* EXERCISE GOAL *
Repeat exactly the stretch of lines from the line containing "for hand, side, case" through the line containing "rimHeight = 11.0", both included, and nothing else.

* GIVEN DATA *
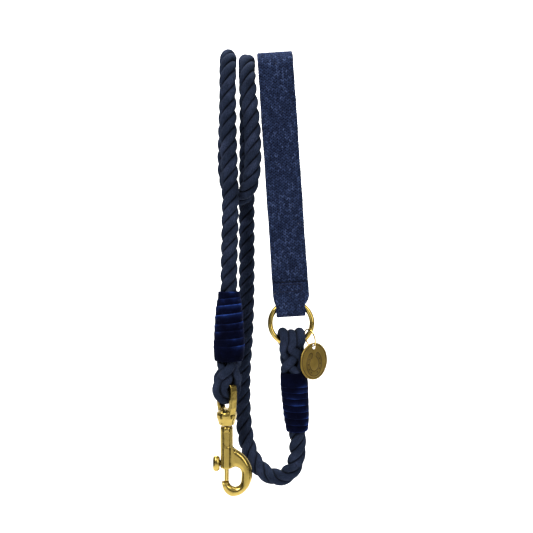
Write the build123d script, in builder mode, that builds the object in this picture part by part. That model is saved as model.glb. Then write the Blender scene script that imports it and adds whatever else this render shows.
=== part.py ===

* * *

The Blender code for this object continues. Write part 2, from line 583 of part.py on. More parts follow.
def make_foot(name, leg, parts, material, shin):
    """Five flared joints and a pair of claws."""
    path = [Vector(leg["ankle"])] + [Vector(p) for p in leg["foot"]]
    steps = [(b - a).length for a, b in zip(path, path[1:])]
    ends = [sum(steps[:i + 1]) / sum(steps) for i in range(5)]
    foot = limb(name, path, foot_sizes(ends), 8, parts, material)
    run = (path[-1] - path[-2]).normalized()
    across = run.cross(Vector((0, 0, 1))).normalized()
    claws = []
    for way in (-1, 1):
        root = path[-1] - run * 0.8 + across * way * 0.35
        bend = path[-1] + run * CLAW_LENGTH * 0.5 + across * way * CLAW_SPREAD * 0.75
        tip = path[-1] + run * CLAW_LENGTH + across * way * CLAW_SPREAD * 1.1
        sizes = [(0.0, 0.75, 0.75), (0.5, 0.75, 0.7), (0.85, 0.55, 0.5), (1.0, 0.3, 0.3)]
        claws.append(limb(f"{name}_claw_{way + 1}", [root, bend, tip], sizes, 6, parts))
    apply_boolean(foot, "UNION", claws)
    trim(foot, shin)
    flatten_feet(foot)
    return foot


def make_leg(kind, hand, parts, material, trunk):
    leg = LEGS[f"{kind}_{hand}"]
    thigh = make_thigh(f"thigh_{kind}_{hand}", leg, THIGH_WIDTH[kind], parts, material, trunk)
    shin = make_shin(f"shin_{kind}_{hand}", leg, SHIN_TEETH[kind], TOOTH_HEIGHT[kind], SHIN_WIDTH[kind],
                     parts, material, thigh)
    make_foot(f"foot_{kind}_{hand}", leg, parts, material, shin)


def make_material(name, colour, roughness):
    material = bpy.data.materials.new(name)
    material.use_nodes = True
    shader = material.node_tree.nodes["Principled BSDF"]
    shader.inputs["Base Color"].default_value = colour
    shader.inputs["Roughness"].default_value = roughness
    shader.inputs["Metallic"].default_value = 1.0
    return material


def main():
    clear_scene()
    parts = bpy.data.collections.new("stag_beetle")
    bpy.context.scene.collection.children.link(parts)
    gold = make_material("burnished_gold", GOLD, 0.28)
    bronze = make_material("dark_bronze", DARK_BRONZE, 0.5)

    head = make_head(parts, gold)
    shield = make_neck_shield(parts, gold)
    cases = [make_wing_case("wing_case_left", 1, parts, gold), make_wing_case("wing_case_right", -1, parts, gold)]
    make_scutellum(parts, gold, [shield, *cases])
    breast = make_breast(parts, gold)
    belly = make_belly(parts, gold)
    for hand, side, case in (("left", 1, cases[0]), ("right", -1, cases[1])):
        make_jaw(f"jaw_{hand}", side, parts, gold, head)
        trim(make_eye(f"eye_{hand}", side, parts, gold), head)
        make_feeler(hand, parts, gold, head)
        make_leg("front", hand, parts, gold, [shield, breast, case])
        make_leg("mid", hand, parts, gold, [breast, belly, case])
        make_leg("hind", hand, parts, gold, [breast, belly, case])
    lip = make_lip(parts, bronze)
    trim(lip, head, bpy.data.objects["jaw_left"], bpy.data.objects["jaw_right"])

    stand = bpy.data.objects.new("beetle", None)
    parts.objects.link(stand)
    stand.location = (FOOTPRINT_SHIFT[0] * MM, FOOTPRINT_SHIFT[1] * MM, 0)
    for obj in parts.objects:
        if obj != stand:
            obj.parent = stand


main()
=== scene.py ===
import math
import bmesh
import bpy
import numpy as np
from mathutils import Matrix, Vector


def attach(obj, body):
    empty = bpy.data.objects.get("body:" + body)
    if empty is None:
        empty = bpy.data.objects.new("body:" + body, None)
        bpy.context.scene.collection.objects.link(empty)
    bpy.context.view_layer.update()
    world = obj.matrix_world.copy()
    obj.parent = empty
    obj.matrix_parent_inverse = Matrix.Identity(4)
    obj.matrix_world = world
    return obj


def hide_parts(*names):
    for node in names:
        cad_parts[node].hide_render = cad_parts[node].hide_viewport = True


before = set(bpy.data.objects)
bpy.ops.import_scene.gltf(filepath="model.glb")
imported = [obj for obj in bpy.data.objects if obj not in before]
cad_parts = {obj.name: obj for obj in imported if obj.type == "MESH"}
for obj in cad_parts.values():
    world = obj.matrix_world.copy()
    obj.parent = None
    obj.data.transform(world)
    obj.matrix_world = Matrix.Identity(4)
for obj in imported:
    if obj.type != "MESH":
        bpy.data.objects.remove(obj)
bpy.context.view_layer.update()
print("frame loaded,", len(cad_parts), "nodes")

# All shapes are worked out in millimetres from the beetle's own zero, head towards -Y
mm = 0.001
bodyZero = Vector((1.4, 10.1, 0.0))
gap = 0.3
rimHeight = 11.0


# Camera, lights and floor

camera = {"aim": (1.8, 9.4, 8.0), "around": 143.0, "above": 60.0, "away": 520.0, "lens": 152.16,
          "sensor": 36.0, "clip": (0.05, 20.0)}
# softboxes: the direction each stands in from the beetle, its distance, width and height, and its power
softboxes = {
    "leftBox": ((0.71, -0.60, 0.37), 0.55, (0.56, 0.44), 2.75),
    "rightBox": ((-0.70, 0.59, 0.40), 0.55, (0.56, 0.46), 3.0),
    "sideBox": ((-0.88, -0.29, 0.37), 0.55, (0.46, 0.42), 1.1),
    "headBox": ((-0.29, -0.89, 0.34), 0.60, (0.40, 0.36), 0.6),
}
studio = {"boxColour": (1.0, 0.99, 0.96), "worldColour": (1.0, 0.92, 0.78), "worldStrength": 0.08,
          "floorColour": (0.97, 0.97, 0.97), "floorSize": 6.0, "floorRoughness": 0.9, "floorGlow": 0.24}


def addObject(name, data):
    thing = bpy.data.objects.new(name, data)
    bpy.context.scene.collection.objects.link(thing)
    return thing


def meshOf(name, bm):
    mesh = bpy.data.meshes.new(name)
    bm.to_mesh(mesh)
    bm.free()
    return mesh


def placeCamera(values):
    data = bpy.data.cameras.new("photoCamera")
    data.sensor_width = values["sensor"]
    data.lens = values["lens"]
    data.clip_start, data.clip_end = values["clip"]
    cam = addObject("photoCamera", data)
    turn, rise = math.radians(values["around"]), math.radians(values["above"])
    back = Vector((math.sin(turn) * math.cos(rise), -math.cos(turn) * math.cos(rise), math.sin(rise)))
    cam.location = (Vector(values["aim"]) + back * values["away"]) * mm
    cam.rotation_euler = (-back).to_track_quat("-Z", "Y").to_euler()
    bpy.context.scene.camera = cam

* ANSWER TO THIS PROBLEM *
    for hand, side, case in (("left", 1, cases[0]), ("right", -1, cases[1])):
        make_jaw(f"jaw_{hand}", side, parts, gold, head)
        trim(make_eye(f"eye_{hand}", side, parts, gold), head)
        make_feeler(hand, parts, gold, head)
        make_leg("front", hand, parts, gold, [shield, breast, case])
        make_leg("mid", hand, parts, gold, [breast, belly, case])
        make_leg("hind", hand, parts, gold, [breast, belly, case])
    lip = make_lip(parts, bronze)
    trim(lip, head, bpy.data.objects["jaw_left"], bpy.data.objects["jaw_right"])

    stand = bpy.data.objects.new("beetle", None)
    parts.objects.link(stand)
    stand.location = (FOOTPRINT_SHIFT[0] * MM, FOOTPRINT_SHIFT[1] * MM, 0)
    for obj in parts.objects:
        if obj != stand:
            obj.parent = stand


main()
=== scene.py ===
import math
import bmesh
import bpy
import numpy as np
from mathutils import Matrix, Vector


def attach(obj, body):
    empty = bpy.data.objects.get("body:" + body)
    if empty is None:
        empty = bpy.data.objects.new("body:" + body, None)
        bpy.context.scene.collection.objects.link(empty)
    bpy.context.view_layer.update()
    world = obj.matrix_world.copy()
    obj.parent = empty
    obj.matrix_parent_inverse = Matrix.Identity(4)
    obj.matrix_world = world
    return obj


def hide_parts(*names):
    for node in names:
        cad_parts[node].hide_render = cad_parts[node].hide_viewport = True


before = set(bpy.data.objects)
bpy.ops.import_scene.gltf(filepath="model.glb")
imported = [obj for obj in bpy.data.objects if obj not in before]
cad_parts = {obj.name: obj for obj in imported if obj.type == "MESH"}
for obj in cad_parts.values():
    world = obj.matrix_world.copy()
    obj.parent = None
    obj.data.transform(world)
    obj.matrix_world = Matrix.Identity(4)
for obj in imported:
    if obj.type != "MESH":
        bpy.data.objects.remove(obj)
bpy.context.view_layer.update()
print("frame loaded,", len(cad_parts), "nodes")

# All shapes are worked out in millimetres from the beetle's own zero, head towards -Y
mm = 0.001
bodyZero = Vector((1.4, 10.1, 0.0))
gap = 0.3
rimHeight = 11.0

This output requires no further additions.